(begin)

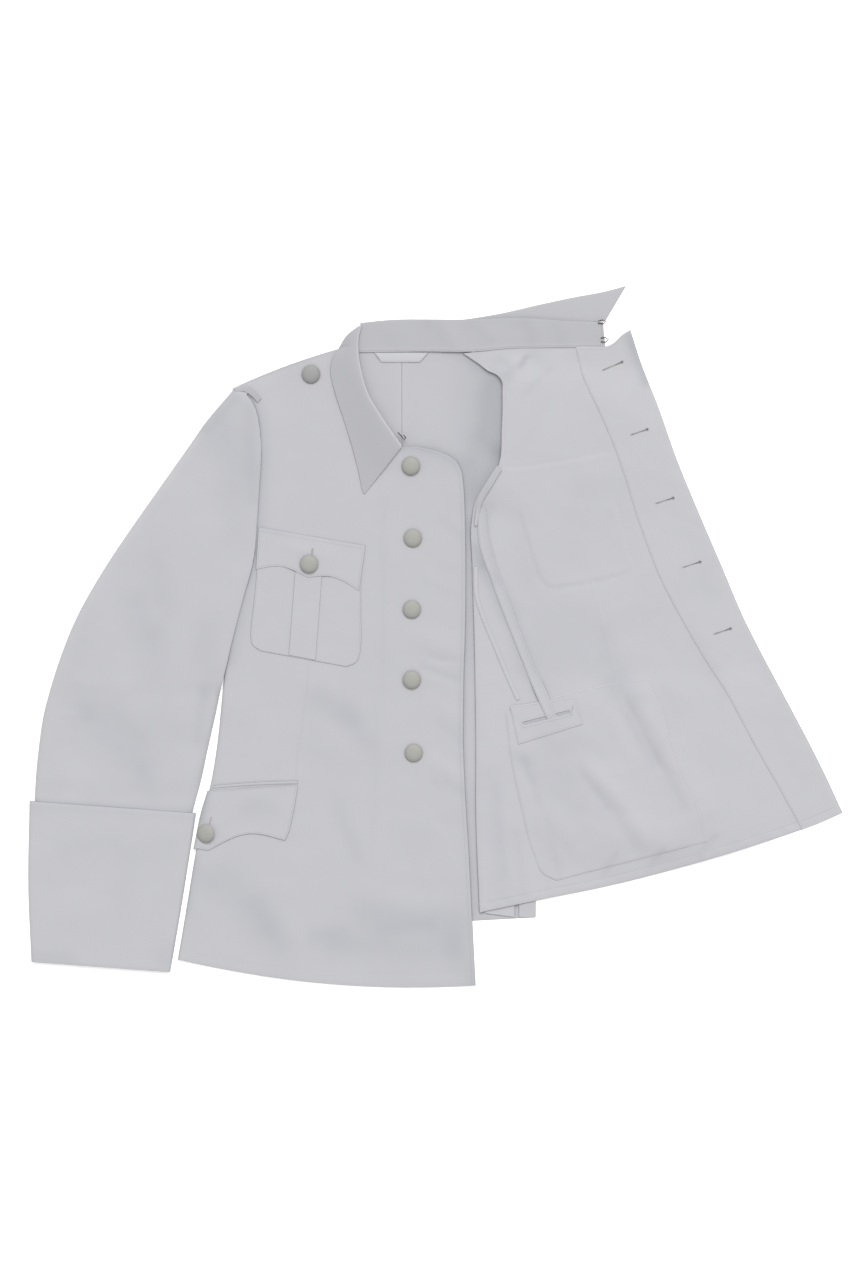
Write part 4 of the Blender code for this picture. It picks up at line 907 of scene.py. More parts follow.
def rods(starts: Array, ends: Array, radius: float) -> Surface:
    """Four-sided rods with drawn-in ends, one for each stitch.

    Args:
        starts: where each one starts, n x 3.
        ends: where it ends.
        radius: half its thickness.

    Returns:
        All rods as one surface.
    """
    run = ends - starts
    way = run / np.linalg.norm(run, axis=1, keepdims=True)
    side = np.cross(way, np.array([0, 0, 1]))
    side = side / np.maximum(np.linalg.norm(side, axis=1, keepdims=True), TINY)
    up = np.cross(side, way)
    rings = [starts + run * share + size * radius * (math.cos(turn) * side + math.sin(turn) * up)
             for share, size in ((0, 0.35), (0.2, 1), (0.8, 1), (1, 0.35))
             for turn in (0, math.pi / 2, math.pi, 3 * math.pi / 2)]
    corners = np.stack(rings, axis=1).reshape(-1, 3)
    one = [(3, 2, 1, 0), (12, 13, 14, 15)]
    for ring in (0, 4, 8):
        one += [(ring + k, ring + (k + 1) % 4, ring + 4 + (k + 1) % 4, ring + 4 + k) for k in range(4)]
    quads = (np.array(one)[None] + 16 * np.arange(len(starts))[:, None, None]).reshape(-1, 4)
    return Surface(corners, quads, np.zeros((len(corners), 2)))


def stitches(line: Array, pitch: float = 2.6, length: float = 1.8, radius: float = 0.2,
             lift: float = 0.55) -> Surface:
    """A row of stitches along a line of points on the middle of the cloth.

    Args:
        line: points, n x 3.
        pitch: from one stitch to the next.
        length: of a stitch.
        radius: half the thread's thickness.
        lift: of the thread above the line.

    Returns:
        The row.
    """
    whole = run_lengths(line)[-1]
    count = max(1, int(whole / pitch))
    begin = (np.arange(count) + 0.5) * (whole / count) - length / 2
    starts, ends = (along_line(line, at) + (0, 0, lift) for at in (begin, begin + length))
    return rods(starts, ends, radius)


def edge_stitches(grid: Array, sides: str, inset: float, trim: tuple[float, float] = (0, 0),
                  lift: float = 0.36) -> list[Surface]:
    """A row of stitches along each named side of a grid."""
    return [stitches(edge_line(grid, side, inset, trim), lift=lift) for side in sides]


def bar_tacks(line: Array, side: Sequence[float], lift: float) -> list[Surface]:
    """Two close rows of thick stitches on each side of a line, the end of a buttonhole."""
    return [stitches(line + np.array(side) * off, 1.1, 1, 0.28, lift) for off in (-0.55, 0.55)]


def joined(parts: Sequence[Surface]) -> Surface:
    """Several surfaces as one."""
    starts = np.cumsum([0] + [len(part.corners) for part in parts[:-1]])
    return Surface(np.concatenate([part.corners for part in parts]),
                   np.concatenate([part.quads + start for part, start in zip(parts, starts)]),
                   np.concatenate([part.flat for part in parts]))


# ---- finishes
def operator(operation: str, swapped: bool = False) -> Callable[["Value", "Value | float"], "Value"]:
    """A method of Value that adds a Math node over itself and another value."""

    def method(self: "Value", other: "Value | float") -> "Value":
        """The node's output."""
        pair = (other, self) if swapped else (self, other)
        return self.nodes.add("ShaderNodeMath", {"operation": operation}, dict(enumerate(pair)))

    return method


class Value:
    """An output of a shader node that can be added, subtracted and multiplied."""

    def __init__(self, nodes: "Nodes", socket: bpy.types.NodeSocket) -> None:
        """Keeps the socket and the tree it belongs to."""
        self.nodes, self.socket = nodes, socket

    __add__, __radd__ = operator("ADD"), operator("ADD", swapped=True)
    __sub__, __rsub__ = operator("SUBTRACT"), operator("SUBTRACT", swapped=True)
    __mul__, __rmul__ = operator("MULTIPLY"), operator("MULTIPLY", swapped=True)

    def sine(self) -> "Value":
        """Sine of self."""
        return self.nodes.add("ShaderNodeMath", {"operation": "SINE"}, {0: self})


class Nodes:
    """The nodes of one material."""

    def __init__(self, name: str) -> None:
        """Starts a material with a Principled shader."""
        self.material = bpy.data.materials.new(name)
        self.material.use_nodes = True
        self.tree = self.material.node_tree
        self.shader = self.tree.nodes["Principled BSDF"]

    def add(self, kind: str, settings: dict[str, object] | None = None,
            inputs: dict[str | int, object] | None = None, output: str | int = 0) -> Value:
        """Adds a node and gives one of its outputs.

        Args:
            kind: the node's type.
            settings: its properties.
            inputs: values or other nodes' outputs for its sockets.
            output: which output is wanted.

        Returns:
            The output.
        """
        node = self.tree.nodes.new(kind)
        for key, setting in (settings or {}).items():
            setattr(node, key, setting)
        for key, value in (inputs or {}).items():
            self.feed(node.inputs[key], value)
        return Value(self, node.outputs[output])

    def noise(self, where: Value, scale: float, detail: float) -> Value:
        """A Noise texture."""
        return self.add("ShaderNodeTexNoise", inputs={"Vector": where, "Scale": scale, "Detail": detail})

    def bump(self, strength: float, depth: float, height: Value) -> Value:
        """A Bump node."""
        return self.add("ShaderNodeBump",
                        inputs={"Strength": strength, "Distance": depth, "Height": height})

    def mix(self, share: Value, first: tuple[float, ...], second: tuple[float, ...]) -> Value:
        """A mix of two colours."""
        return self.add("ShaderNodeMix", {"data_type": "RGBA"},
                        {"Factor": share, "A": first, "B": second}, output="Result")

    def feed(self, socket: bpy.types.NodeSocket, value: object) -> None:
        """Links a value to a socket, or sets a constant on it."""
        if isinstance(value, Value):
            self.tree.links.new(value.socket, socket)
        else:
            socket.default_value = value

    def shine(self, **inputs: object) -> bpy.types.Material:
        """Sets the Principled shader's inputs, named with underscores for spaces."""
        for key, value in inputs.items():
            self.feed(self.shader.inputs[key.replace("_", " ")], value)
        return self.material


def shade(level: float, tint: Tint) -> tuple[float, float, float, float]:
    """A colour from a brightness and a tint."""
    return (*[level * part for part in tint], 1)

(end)

What the task requires:
From the very first line of the data through the line with "lift: of the thread above the line." in it, please reproduce each line exactly and output nothing more.

Exercise solution:
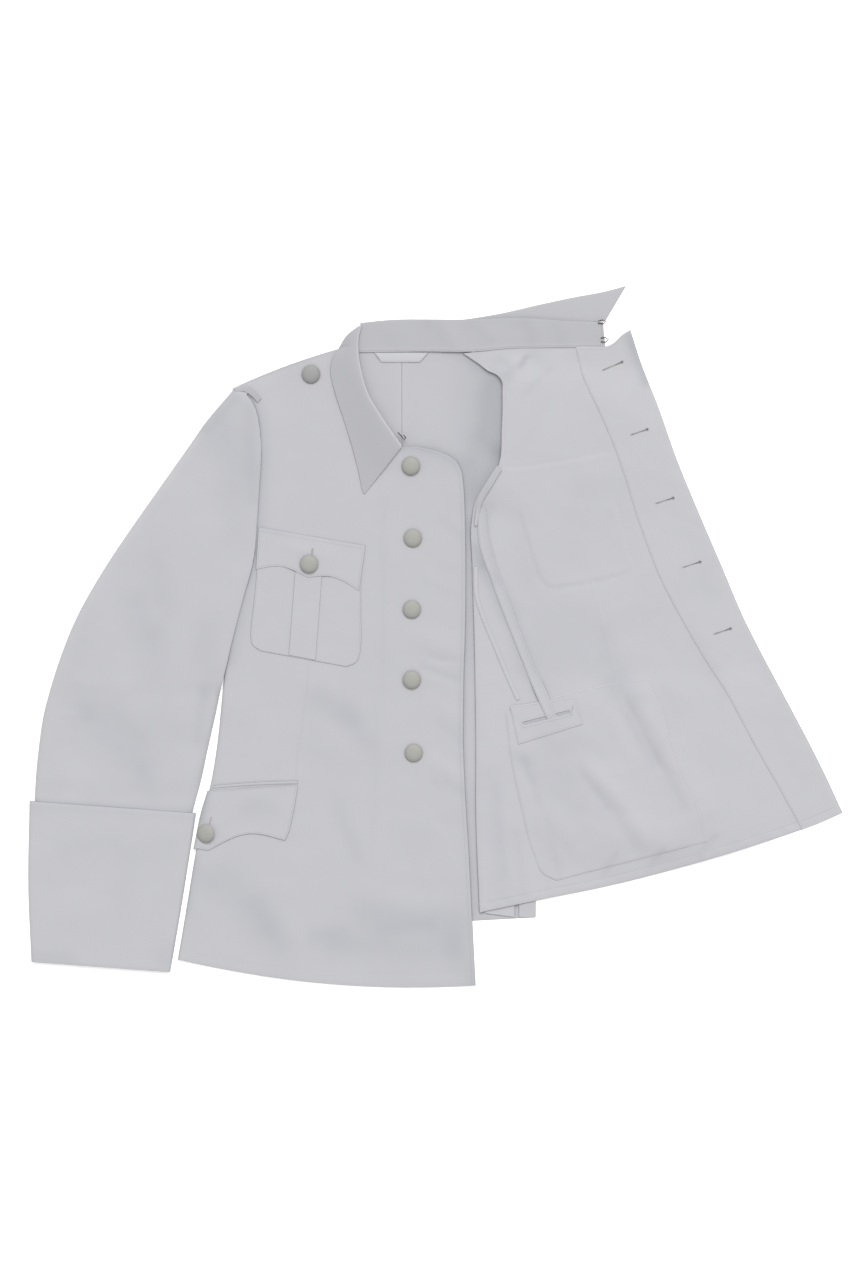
Write part 4 of the Blender code for this picture. It picks up at line 907 of scene.py. More parts follow.
def rods(starts: Array, ends: Array, radius: float) -> Surface:
    """Four-sided rods with drawn-in ends, one for each stitch.

    Args:
        starts: where each one starts, n x 3.
        ends: where it ends.
        radius: half its thickness.

    Returns:
        All rods as one surface.
    """
    run = ends - starts
    way = run / np.linalg.norm(run, axis=1, keepdims=True)
    side = np.cross(way, np.array([0, 0, 1]))
    side = side / np.maximum(np.linalg.norm(side, axis=1, keepdims=True), TINY)
    up = np.cross(side, way)
    rings = [starts + run * share + size * radius * (math.cos(turn) * side + math.sin(turn) * up)
             for share, size in ((0, 0.35), (0.2, 1), (0.8, 1), (1, 0.35))
             for turn in (0, math.pi / 2, math.pi, 3 * math.pi / 2)]
    corners = np.stack(rings, axis=1).reshape(-1, 3)
    one = [(3, 2, 1, 0), (12, 13, 14, 15)]
    for ring in (0, 4, 8):
        one += [(ring + k, ring + (k + 1) % 4, ring + 4 + (k + 1) % 4, ring + 4 + k) for k in range(4)]
    quads = (np.array(one)[None] + 16 * np.arange(len(starts))[:, None, None]).reshape(-1, 4)
    return Surface(corners, quads, np.zeros((len(corners), 2)))


def stitches(line: Array, pitch: float = 2.6, length: float = 1.8, radius: float = 0.2,
             lift: float = 0.55) -> Surface:
    """A row of stitches along a line of points on the middle of the cloth.

    Args:
        line: points, n x 3.
        pitch: from one stitch to the next.
        length: of a stitch.
        radius: half the thread's thickness.
        lift: of the thread above the line.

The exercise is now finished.